Yeah, the crew find themselves on an alien world, with some humanoid beings speaking English to them. This is obviously a little confusing, so the leader of the native people, the Torans, starts to explain. They’ve apparently been watching and listening to Earth for centuries, and have finally decided to meet some Earthlings because they’re in trouble. Apparently a year ago a comet passed over Tora, and released some sort of gas that killed off a majority of the population. And, when there was just a small amount of human left, disaster struck again. Because while the Torans were struggling to survive a group of war-like aliens led by a man called Cafis arrives and instantly takes over. Just a small band of Torans were able to escape from the invaders, and they decided to send a ship to Earth to get someone to help them.
Surprisingly everyone aboard the ship has no problem engaging in an alien civil war, and they gladly volunteer to help the Torans. Which is good, because the invading aliens show up almost immediately, and attack them. Batman and Robin lead the charge against the aliens, and manage to hop on some horse-like creatures to chase after them. Unfortunately Robin is almost immediately bested by a mean flower, and they have to turn back. Although this does give them time to hole up and fight off the next wave of invaders. Which is helped by the fact that the Torans do have a cache of hunting rifles, which they’ve apparently never though to use. They manage to shoot a bunch of invading aliens, and scare them off, only to have the invaders arrive in some sort of tank that sprays them with cobwebs. But Batman and Robin were able to avoid that, and save the rest of the freedom fighters before heading off to Toran’s capital city. And once inside the city Batman and Robin find their way into a prison, where they find some invaders locked up. Which is when they learn what’s going on.
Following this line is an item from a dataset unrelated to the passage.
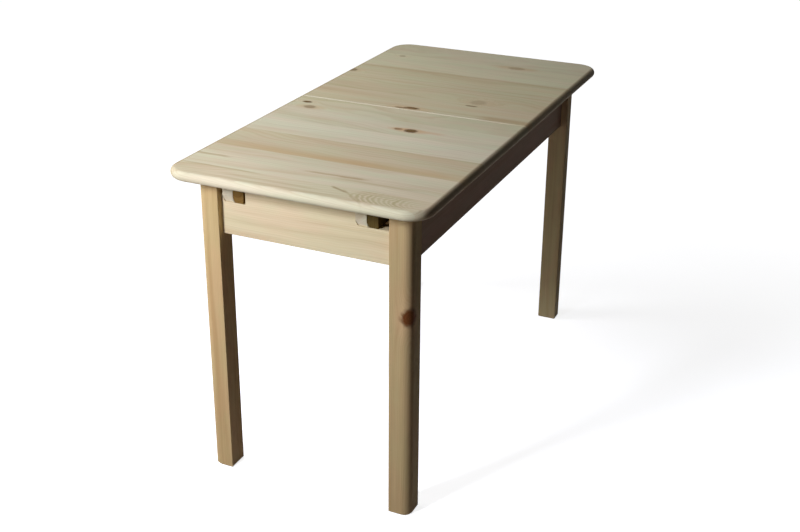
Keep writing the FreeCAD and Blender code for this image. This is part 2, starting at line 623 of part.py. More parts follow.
# ---------------------------------------------------------------------------------------------
# The two sliding halves of the top
# ---------------------------------------------------------------------------------------------
def local_x(sign, formula):
    """A place across the table, from the panel's own left edge."""
    return offset_by("top_width / 2", sign, formula)


def make_top_panel(label, sign):
    """One half of the top; its own y runs outward from the seam."""
    body = new_body(label)
    sketch = sketch_on(body, "XY_Plane")
    add_rectangle(sketch, "0", "0", "top_width", HALF_LENGTH)
    pad(body, sketch, "top_thickness")
    dress(body, "Fillet", "top_corner_radius",
          lambda edge, box: along(edge, "Z") and near(edge.CenterOfMass.y, box.YMax))
    dress(body, "Fillet", "(top_thickness - bullnose_flat) / 2",
          lambda edge, box: near(edge.BoundBox.ZLength, 0) and not near(edge.BoundBox.YMax, box.YMin))
    upper = "top_thickness"
    for corner in ([("0", "0"), ("seam_chamfer", "0"), ("0", "seam_chamfer")],
                   [("0", upper), ("seam_chamfer", upper), ("0", upper + " - seam_chamfer")]):
        chamfer = sketch_on(body, "YZ_Plane")
        add_polygon(chamfer, corner)
        pocket(body, chamfer, "all", True)
    radius = "pin_diameter / 2 + " + ("glue_play" if sign < 0 else "pin_play")
    depth = ("pin_length - pin_reach" if sign < 0 else "pin_reach") + " + hole_slack"
    drill(body, "XZ_Plane", "0", [(local_x(sign, x), "top_thickness / 2") for x in PIN_X], radius, depth)
    pilots = []
    for side in RUNNER_X:
        for y in RUNNER_SCREW_Y:
            pilots.append((local_x(sign, RUNNER_X[side] + " + rail_width / 2"),
                           "%s - (%s) + runner_setback - seam_gap / 2" % (RUNNER_LENGTH, y)))
    drill(body, "XY_Plane", "0", pilots, SCREW_HOLE, "runner_screw_bite + hole_slack", True)
    corner_x = "-top_width / 2" if sign > 0 else "top_width / 2"
    place(body, corner_x, signed(sign, "seam_gap / 2"), UNDERSIDE, Z_AXIS, 0.0 if sign > 0 else 180.0)


def make_runner(label, side, sign):
    """A tongued moulding under a top half, screwed up into it; its own y starts at the near end."""
    body = new_body(label)
    sketch = sketch_on(body, "XZ_Plane")
    moulding_section(sketch, "tongue_depth")
    pad(body, sketch, RUNNER_LENGTH, True)
    tongue = sketch_on(body, "XY_Plane", "tongue_rise")
    add_rectangle(tongue, "0", "0", "tongue_depth", RUNNER_LENGTH)
    pad(body, tongue, "tongue_height")
    middle = "tongue_depth + rail_width / 2"
    centres = [(middle, y) for y in RUNNER_SCREW_Y]
    drill(body, "XY_Plane", "0", centres, SCREW_HOLE, "all", True)
    seat = "rail_height - (runner_screw_length - runner_screw_bite)"
    drill(body, "XY_Plane", "0", centres, "counterbore / 2", seat, True)
    start = "-" + END_FACE if sign < 0 else "runner_setback"
    stop = offset_by(signed(sign, STOP_Y), -1, start)
    drill(body, "XY_Plane", "0", [(middle, stop)], "stop_diameter / 2 + glue_play",
          "stop_length - stop_reach + hole_slack", True)
    place(body, RUNNER_X[side] + " - tongue_depth", start, RUNNER_BASE)


def make_runner_fasteners(prefix, sign):
    """Screws and stop dowels of one half's two runners."""
    screws = []
    stops = []
    start = "-" + END_FACE if sign < 0 else "runner_setback"
    seat = "%s - (runner_screw_length - runner_screw_bite)" % UNDERSIDE
    for side in RUNNER_X:
        middle = RUNNER_X[side] + " + rail_width / 2"
        for i, y in enumerate(RUNNER_SCREW_Y):
            screws.append(wood_screw("%s_screw_%s_%d" % (prefix, side, i), "runner_screw_length",
                                     middle, "%s + %s" % (start, y), seat, Z_AXIS))
        stops.append(cylinder("%s_stop_%s" % (prefix, side), "stop_diameter / 2", "stop_length",
                              middle, signed(sign, STOP_Y), RUNNER_BASE + " - stop_reach", Z_AXIS))
    group(prefix + "_runner_screws", screws)
    group(prefix + "_stop_dowels", stops)


def make_seam_pins():
    """Locating pins glued in the near half, sliding in the far half."""
    level = UNDERSIDE + " + top_thickness / 2"
    start = "-seam_gap / 2 - (pin_length - pin_reach)"
    group("seam_pins", [cylinder("seam_pin_%d" % i, "pin_diameter / 2", "pin_length", x, start, level, Y_AXIS)
                        for i, x in enumerate(PIN_X)])


# ---------------------------------------------------------------------------------------------
# The insert leaf, stored on the bearers between the slides
# ---------------------------------------------------------------------------------------------
def make_leaf():
    """The leaf lies turned by a quarter: its length along Y, its jointed edges to the sides."""
    body = new_body("leaf_panel")
    sketch = sketch_on(body, "XY_Plane")
    add_rectangle(sketch, "0", "0", LEAF_WIDTH, "top_width")
    pad(body, sketch, "top_thickness")
    dress(body, "Fillet", "(top_thickness - bullnose_flat) / 2",
          lambda edge, box: along(edge, "X"))
    dress(body, "Chamfer", "leaf_arris",
          lambda edge, box: along(edge, "Y") and edge.BoundBox.YLength > box.YLength / 2)
    along_leaf = ["top_width / 2 + (%s)" % x for x in PIN_X]
    drill(body, "YZ_Plane", "0", [(y, "top_thickness / 2") for y in along_leaf],
          "pin_diameter / 2 + glue_play", "pin_length - pin_reach + hole_slack", True)
    drill(body, "YZ_Plane", LEAF_WIDTH, [(y, "top_thickness / 2") for y in along_leaf],
          "pin_diameter / 2 + pin_play", "pin_reach + hole_slack")
    place(body, LEAF_LEFT, "-top_width / 2", LEAF_BASE)
    group("leaf_pins", [cylinder("leaf_pin_%d" % i, "pin_diameter / 2", "pin_length",
                                 LEAF_LEFT + " - pin_reach", y, LEAF_BASE + " + top_thickness / 2", X_AXIS)
                        for i, y in enumerate(PIN_X)])


# ---------------------------------------------------------------------------------------------
# Assembly
# ---------------------------------------------------------------------------------------------
CORNERS = [(-1, -1), (1, -1), (1, 1), (-1, 1)]
CORNER_NAMES = ["near_left", "near_right", "far_right", "far_left"]

for turns, ((sign_x, sign_y), corner) in enumerate(zip(CORNERS, CORNER_NAMES)):
    make_leg("leg_" + corner, turns, sign_x, sign_y)
    make_corner_block("corner_block_" + corner, turns, sign_x, sign_y)
make_end_apron("end_apron_near", "-" + END_FACE, "-apron_thickness", True)
make_end_apron("end_apron_far", END_BACK, "0", False)
make_side_apron("side_apron_left", "-" + SIDE_FACE, "apron_thickness", False)
make_side_apron("side_apron_right", SIDE_BACK, "0", True)
for prefix, sign in (("near", -1), ("far", 1)):
    for bearer, row in BEARER_ROWS.items():
        make_bearer("%s_%s" % (bearer, prefix), sign, row)
    make_top_panel(prefix + "_top_panel", sign)
    for side in RAIL_X:
        make_runner("%s_runner_%s" % (prefix, side), side, sign)
    make_runner_fasteners(prefix, sign)
for side in RAIL_X:
    make_guide_rail("guide_rail_" + side, side)
make_frame_dowels()
make_corner_fasteners()
make_rail_screws()
make_seam_pins()
make_leaf()
doc.recompute()

# ---------------------------------------------------------------------------------------------
# Checks and export
# ---------------------------------------------------------------------------------------------
for thing in doc.Objects:
    if "Invalid" in thing.State or "Error" in thing.State:
        raise RuntimeError("%s (%s) did not build" % (thing.Label, thing.Name))
for thing in sub_parts:
    if thing.Shape.isNull() or not thing.Shape.isValid():
        raise RuntimeError(thing.Label + " has no valid shape")

os.makedirs("parts", exist_ok=True)
for thing in sub_parts:
    thing.Shape.exportStep(os.path.join("parts", thing.Label + ".step"))
    box = thing.Shape.BoundBox
    print("%-24s %2d solid(s) %10.1f mm3  x %7.1f %7.1f  y %7.1f %7.1f  z %6.1f %6.1f" % (
        thing.Label, len(thing.Shape.Solids), thing.Shape.Volume, box.XMin, box.XMax,
        box.YMin, box.YMax, box.ZMin, box.ZMax))
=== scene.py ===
import math

import bmesh
import bpy
from mathutils import Matrix, Vector


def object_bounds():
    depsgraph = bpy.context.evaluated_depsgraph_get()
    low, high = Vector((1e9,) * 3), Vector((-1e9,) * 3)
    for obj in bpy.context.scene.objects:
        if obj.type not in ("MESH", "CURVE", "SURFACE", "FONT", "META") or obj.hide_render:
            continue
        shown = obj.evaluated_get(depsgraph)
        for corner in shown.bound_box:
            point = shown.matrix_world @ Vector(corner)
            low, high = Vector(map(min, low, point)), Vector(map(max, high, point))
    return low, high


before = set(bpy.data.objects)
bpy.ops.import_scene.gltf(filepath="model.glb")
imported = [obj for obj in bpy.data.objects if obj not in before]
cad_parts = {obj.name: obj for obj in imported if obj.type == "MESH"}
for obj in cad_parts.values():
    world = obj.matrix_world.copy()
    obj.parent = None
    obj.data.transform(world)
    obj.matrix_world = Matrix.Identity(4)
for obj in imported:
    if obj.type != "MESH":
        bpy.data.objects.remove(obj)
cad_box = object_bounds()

# Looks of a small extending table in pine: materials of its wood and metal parts, studio and camera.
# The frame is that of the CAD model, in metres: X across, Y along, Z up, with the origin on the floor.
# The figure of the wood is written in millimetres, and MM turns it into metres.

MM = 0.001
HALF_WIDTH, HALF_LENGTH, TOP = [round(side / MM, 1) for side in cad_box[1]]      # millimetres


# ---------------------------------------------------------------------------------------------
# Node trees: one small builder for the materials and the world
# ---------------------------------------------------------------------------------------------
def colour(red, green, blue):
    """A display colour of 0 to 255 per channel as scene-linear RGBA."""
    def channel(value):
        value /= 255.0
        return value / 12.92 if value <= 0.04045 else ((value + 0.055) / 1.055) ** 2.4
    return channel(red), channel(green), channel(blue), 1.0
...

So these invaders were actually convicts who just happened to find the nearly abandoned Tora. And now they’re getting ready for a full-scale invasion to take over the planet and make it some sort of crime-planet. Batman obviously isn’t going to let this happen, but at this point he realizes that Pete Cole has followed them here. We’ve seen that Cole has a grudge against Batman, and pretty shortly we see him call for the guards. They quickly overpower Batman and Robin, and Cole tells them that he too is a convict, and wants to join their civilization. The aliens agree, and put some mind-controlling crowns on Batman and Robin, ready to turn them into un-thinking slaves like most of the other Torans.
However, this proves to be a scam, because while they send Batman and Robin off to help work in Emperor Tafis’ castle they quickly run off from the group and smash the computer that’s operating the mind-control devices. Yeah, Cole didn’t betray them, he helped them come up with a plan to trick the aliens by hiding lead under their mind-control helmets…which seems less than ideal. But whatever, Batman and Robin have freed the Torans and now a full-scale war breaks out. Batman, Robin, the Torans, and the other Earthlings begin fighting with the invaders, until Batman finally is able to best Tafis in combat while flying around on some sort of gliders. Tora is then back in control of the Torans, and the Earthlings return to Earth with the promise that the Torans will contact them once Earth knows peace. So, never.
I’ve read a couple of these sci-fi stories now, and there’s one thing I’ve noticed. They’ve all been a little lackluster. And I’m not quite sure why. I absolutely love when Detective Comics gets weird. I adore reading stories where Batman and Robin travel through time by using “Chronal Hypnosis,” or hanging out with Bat-Mite, but when they go deal with aliens I just get a little bored for some reason. And I think part of it might be the fact that they try to jam these huge stories inside the usual fourteen pages. A whole lot happens in this story, what with Batman and Robin going to an alien planet and being indoctrinated into a civil war, but it all just kind of rushes past. There was no purpose for those other human characters, other than Cole, because there wasn’t room to give them any sort of storylines. This could have been, like, ten issues of Detective Comics, telling an exciting epic story about Batman and Robin freeing an alien world. Instead it’s all crammed into fourteen pages, and it just ends up coming across like an outline more than a story. Which is a shame, but, it happens sometimes.